Public Private Partnerships (PPPs) in the management of protected areas
In addition to the other economic alternatives to be promoted inside and outside of protected areas, Public Private Partnerships were highlighted as a model, which has proven that it can be successful under the right circumstances.
Climate change mitigation and adaptation strategies
COMIFAC should provide support to its member countries in the process of revising their NDCs (Nationally Determined Contributions), building on the experiences and achievements of existing programs. To this end, there is a need to put in place a sub-regional facility aiming to improve the access of COMIFAC countries to climate funds. Partners are requested to promote geographical balance in the distribution of climate finance resources.
CBFP partners are invited to help Central African countries in their efforts to transform agriculture into opportunities to fight climate change, feed populations, provide job opportunities for youth and insure a balanced development of agribusiness models.
The sustainability of climate funding, most notably with regard to adaptation issues, should be a specific priority in platforms for exchange and dialogue between COMIFAC member states and their partners.

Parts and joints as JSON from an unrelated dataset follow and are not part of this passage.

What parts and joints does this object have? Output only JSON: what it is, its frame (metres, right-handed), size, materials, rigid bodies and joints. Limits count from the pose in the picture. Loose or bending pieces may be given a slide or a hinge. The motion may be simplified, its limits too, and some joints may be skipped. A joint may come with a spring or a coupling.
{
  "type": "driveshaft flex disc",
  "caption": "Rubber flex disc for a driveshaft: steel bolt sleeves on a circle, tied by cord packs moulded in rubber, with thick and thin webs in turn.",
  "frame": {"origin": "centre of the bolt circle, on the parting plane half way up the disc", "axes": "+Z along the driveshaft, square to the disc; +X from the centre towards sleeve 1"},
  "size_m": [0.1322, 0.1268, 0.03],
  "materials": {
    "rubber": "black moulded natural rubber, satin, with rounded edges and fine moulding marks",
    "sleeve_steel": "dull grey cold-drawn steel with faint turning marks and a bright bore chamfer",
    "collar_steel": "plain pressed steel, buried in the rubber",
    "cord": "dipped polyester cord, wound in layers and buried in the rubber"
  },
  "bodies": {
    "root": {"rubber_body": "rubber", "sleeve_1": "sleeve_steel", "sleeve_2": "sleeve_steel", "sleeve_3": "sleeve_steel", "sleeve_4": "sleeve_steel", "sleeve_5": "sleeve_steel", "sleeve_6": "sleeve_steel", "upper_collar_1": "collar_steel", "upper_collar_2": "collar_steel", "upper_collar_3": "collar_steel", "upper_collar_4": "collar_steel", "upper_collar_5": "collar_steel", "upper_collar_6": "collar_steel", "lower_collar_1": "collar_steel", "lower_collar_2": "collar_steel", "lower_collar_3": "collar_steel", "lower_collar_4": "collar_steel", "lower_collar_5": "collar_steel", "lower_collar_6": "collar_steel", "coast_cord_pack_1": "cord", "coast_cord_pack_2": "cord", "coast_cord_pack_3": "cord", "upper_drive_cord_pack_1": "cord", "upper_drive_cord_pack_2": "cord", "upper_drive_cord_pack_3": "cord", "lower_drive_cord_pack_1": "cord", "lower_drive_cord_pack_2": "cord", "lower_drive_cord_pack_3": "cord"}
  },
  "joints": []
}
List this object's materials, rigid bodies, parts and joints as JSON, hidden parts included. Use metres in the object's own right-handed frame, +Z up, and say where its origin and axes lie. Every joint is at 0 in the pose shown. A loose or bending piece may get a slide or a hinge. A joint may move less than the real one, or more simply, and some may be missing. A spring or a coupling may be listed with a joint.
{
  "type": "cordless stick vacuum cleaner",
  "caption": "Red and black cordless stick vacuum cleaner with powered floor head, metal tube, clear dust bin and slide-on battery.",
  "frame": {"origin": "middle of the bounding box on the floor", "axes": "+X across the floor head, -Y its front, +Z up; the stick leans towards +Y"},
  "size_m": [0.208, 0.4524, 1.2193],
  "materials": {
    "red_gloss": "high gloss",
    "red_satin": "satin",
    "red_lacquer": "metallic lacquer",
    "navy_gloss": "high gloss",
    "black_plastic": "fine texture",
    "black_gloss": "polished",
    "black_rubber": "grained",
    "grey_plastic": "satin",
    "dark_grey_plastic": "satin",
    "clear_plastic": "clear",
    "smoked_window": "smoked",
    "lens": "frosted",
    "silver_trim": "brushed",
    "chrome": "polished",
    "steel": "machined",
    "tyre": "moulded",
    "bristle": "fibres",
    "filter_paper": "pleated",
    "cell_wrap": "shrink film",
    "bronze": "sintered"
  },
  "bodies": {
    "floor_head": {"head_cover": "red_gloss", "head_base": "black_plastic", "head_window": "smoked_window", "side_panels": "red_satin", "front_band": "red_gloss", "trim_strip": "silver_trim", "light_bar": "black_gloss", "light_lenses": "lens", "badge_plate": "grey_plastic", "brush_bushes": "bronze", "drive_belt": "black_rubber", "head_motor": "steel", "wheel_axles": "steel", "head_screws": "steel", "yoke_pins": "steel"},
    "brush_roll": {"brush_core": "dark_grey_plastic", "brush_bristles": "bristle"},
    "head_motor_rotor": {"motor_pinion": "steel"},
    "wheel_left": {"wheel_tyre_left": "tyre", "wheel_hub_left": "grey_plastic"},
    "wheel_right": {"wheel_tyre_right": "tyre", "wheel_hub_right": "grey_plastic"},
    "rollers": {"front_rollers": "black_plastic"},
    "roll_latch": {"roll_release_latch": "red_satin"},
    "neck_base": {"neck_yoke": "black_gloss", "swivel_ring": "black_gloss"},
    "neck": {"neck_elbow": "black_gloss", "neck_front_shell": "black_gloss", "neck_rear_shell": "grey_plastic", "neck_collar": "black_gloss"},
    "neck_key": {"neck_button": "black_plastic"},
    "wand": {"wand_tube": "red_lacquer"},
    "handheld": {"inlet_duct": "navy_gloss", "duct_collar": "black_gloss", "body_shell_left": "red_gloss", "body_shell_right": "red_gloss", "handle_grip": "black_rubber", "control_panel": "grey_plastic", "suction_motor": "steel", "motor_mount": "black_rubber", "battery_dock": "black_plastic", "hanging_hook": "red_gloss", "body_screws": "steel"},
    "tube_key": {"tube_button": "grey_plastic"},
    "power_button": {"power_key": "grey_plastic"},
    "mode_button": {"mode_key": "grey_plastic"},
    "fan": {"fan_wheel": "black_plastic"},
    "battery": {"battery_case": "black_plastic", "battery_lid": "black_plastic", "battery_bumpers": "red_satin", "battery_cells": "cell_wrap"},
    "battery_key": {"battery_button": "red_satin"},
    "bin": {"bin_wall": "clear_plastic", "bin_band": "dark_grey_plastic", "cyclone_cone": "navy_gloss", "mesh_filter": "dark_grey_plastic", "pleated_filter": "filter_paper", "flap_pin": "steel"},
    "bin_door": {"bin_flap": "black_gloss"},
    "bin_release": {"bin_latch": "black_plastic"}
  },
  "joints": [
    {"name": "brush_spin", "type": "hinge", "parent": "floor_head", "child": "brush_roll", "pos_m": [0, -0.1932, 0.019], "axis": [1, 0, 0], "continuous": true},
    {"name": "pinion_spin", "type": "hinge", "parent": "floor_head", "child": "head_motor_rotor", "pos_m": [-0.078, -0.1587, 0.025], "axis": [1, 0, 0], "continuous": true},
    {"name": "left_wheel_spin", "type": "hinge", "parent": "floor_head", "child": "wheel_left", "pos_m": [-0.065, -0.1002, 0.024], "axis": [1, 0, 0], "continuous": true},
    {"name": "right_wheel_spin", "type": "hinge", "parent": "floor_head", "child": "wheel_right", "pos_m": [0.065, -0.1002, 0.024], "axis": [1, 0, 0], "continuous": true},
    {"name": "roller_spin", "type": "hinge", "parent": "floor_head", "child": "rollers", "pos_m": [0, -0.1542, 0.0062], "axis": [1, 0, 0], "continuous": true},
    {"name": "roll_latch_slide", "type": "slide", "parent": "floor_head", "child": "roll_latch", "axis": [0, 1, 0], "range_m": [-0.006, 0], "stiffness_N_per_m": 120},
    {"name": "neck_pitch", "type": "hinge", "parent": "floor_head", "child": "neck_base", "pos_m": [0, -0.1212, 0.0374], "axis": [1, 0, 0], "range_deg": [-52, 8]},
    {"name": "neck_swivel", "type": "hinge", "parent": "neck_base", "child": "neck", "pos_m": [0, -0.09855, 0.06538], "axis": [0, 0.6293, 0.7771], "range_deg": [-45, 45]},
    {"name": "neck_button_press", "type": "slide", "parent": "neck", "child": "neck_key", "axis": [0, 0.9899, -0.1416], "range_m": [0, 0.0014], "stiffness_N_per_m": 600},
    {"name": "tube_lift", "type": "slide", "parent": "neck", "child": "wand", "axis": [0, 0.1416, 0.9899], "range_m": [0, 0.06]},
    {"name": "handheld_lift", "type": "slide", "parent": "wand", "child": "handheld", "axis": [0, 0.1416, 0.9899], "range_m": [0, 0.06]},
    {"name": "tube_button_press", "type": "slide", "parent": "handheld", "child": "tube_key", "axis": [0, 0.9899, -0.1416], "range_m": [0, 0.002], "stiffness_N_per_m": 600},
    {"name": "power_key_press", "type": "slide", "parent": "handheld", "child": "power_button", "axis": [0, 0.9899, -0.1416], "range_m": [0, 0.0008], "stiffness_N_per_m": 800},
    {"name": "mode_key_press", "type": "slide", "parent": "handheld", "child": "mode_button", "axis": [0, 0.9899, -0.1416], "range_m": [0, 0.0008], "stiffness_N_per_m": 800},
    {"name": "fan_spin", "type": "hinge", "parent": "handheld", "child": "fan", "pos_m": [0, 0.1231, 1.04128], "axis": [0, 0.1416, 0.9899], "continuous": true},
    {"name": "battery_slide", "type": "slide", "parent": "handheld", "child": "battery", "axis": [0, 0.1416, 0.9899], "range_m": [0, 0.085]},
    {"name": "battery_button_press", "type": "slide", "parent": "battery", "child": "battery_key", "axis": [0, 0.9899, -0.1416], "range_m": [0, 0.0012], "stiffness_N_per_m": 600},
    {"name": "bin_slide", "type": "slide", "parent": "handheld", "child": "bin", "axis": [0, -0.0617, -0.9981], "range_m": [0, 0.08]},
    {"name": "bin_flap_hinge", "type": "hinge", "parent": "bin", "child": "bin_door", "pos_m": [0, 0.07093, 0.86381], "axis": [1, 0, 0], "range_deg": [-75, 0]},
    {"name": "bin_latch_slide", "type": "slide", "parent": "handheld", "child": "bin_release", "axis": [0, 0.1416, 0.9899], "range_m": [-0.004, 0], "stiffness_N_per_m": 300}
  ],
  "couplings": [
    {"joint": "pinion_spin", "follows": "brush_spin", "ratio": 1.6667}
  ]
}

Involvement of the private sector
An increase in the involvement of private sector actors is needed within the Partnership, both for forest operators and more broadly for other actors operating in forested areas. To this end, the CBFP must actively encourage the countries of the region to increase the security of the legal environment, in order to allow private operators to invest. Transparency and the sharing of data related to the public management of natural resources, as well as the involvement of private operators in land use planning are other elements that could work to strengthen investor confidence.
The FLEGT approach, in which several countries in the region are engaged, should be used as appropriate to enhance transparency and enable the development of pragmatic, efficient, and easily usable traceability tools for operators.
New instruments to neutralize the environmental impact of the agri-food sector in forest areas are currently being developed. The COMIFAC Member States must integrate such tools, and the partnership must work to promote and disseminate them. Essentially, it is becoming necessary to create innovative frameworks that reconcile conservation objectives with private sector standards and planning.
The small and medium enterprises exploiting and commercialising wood or non-timber forest products need to be better included in the legislative framework and text system and recognised as economic actors.
Education and research
OFAC has a key role to play in centralising and circulating the results of projects and research activities, by way of policy briefs, dedicated web pages on its website, and promotion of dedicated social media.
The countries of COMIFAC and the CBFP partners are requested to strengthen their support to applied research and to education and training. Universities and training institutions should liaise with the private sector to develop training schemes adapted to the specific needs of private sector actors involved in the management of natural resources.